Name: Ursula Lassos the Moon
Artist: Studio Vertigo
Unattainable, even divine and spiritual, the moon has long been thought of as an enchanted and mysterious object. While no woman has yet stepped foot on the lunar surface, women have long been associated with the moon. In mythology it is often represented as female and both have endured narratives of conquest throughout history.
Over 50 years since the first moon landing, NASA have announced that by 2024 its Artemis program will see the next footprint made by a woman. The artwork attempts to combine the natural beauty of the moon with this narrative of mystery and capture reworked with a female protagonist named Ursula.
Ursula Lassos the Moon is a very realistic representation of the moon, apparently removed from its orbit and lassoed to a boat. The high-definition 3D projection sphere reproduces surface details and textures that are normally only visible through access to a high-powered telescope.
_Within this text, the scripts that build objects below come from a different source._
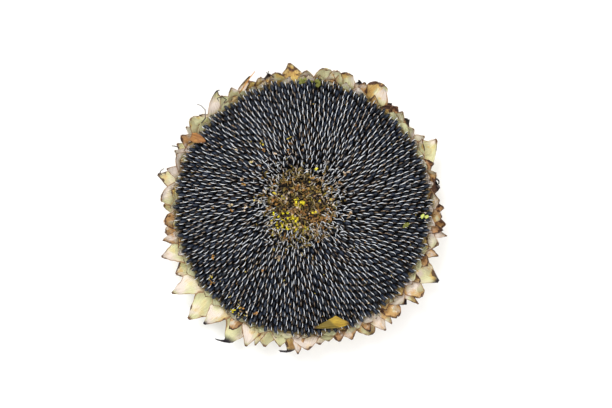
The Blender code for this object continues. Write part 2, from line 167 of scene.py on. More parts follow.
# Dark dried ends that curl off the bracts: radius in mm, tone, then points in mm.
THREADS = (
    (0.45, 0.5, (-44, 79.5, 30), (-40.5, 84.2, 33), (-36.2, 90.4, 34), (-34, 93.4, 32), (-33.4, 94.4, 31)),
    (0.4, 0, (-70, 58.8, 32), (-67.3, 62, 34), (-67.3, 67.6, 36), (-70.3, 70.6, 35), (-73, 71.6, 33)),
    (0.36, 0, (-54.6, 73, 30), (-53, 75, 31), (-55.8, 76.9, 31), (-59.4, 76, 31), (-58.2, 73.8, 31)),
    (0.42, 0, (-62.4, 76, 27), (-61.6, 78.2, 28), (-60.4, 80, 28), (-59.2, 81.2, 28), (-57.8, 81.8, 28)),
    (0.4, 0, (-99, 23.4, 20), (-99.9, 24.4, 22), (-99.2, 25.8, 23), (-98, 26.8, 23), (-97, 27.4, 23)),
    (0.45, 0, (-86.4, 42.2, 27), (-87.8, 42.6, 28), (-89, 42.9, 28), (-90, 43, 28), (-90.9, 43.1, 28)),
    (0.4, 0.1, (-27, 89.5, 28), (-25.6, 91, 30), (-24.8, 92.2, 31), (-24.2, 93.4, 31), (-23.7, 94.6, 31)),
    (0.45, 0.2, (-20.5, 90.6, 30), (-21.6, 91.6, 31), (-22.8, 92.4, 32), (-24.2, 93, 32), (-25.4, 93.6, 32)),
    (0.9, 0, (90.4, 25, 24), (92, 22, 26), (92, 18.6, 27), (93.4, 15.6, 27), (94.8, 13.8, 26)),
    (0.7, 0.2, (91.6, 20.4, 26), (93.2, 20, 27), (94.4, 18.6, 27), (94.4, 17.2, 27), (93.6, 16.4, 27)),
)

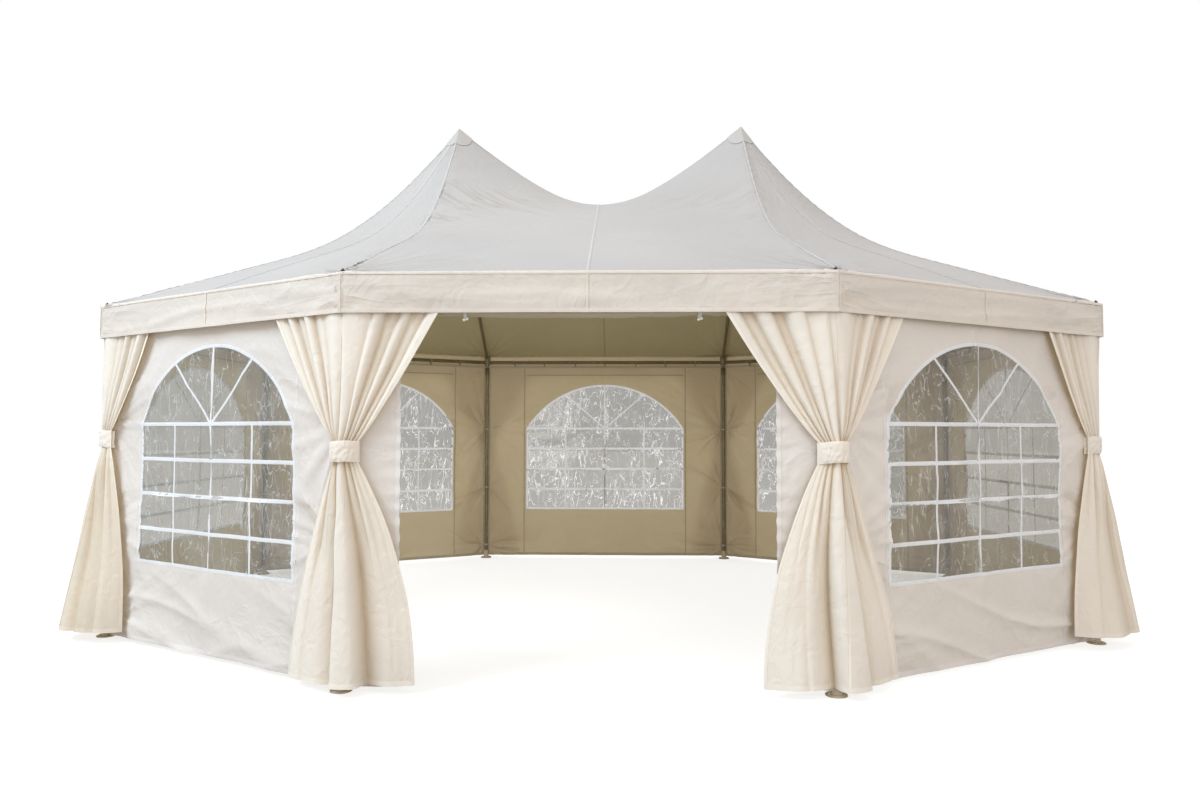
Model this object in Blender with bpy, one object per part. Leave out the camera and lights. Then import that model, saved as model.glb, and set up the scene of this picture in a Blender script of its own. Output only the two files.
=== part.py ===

The Moon hovers in the air and rotates gently, while its crisp white projection casts a cool glowing light onto the ground.
Studio Vertigo is a collaboration between Lucy McDonnell and Stephen Newby who work internationally to create light installations and sculpture. They create work that questions the relationship between objects, viewers and their environment.
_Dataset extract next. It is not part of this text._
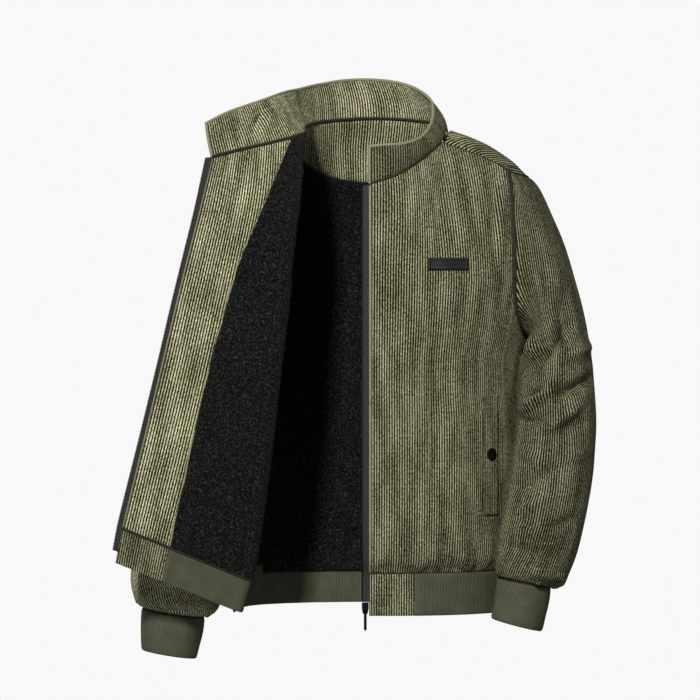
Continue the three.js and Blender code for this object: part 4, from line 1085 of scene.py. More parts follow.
def sherpa(settings):
    # Black polyester sherpa: short curled pile in clumps of 3 to 6 mm whose tips catch a little grey light.
    mat, tree, shader = material("sherpa pile", Roughness=0.95, Sheen_Weight=0.06, Specular_IOR_Level=0.12)
    fuzz = specks_of(tree, 2.381, roughness=0.6)
    colour = ramp(tree, fuzz, [(0.38, linear("#030303")), (0.52, linear("#141413")),
                               (0.74, settings.pile_tip_colour)])
    finish(tree, shader, colour, fuzz, 0.9, 2.0)
    return mat


# Plain finishes: name, colour, size of the mottling in mm, roughness, metal and depth of the grain in mm
PLAIN = {
    # Dark cords deep in the seams: painted shade in the seams' hollows, in the cotton's hue
    "seam_shade": ("painted seam shade", "#2a291d", 1.4286, 0.95, 0.0, 0.1),
    # The cloth's turned edge, where the ribs are pressed flat and the pile stands up; its lighter colour is also
    # a painted highlight along the edge
    "corduroy_edge": ("corduroy, turned edge", "#949173", 1.4286, 0.95, 0.0, 0.4),
    # Woven polyester zip tape: flat black with a slight grey of the weave
    "zip_weave": ("zip tape weave", "#2d2d2a", 1.1111, 0.85, 0.0, 0.1),
    # Woven label cloth: dense black satin weave with a soft shine
    "patch_weave": ("woven patch cloth", "#0c0d0d", 0.83333, 0.6, 0.0, 0.1),
    # Thin cord of the same cotton, without ribs, that edges the facing
    "piping": ("cotton piping", "#98957a", 1.4286, 0.9, 0.0, 0.1),
    # Spun polyester thread, dyed close to the cloth but darker
    "thread": ("sewing thread", "#4a4937", 0.66667, 0.8, 0.0, 0.1),
    # Black lacquer on brass or zinc: dark and fairly glossy, with edges that catch the light
    "black_metal": ("black lacquered metal", "#131313", 2.0, 0.34, 0.6, 0.03),
}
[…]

Their work has been shown internationally and recently been commissioned for Amsterdam Light Festival, Lumiere Durham, Uppsala Light Festival, CPH Copenhagen Light Festival, Vilnius Light Festival and Taiwan Lantern Festival.
The boat has been lent to Paisley Halloween Festival by the Castle Semple Sailing Club.
When the Moon first formed over 4 billion years ago, our planet was spinning much faster than it does today – a day would only have been about 5 hours long!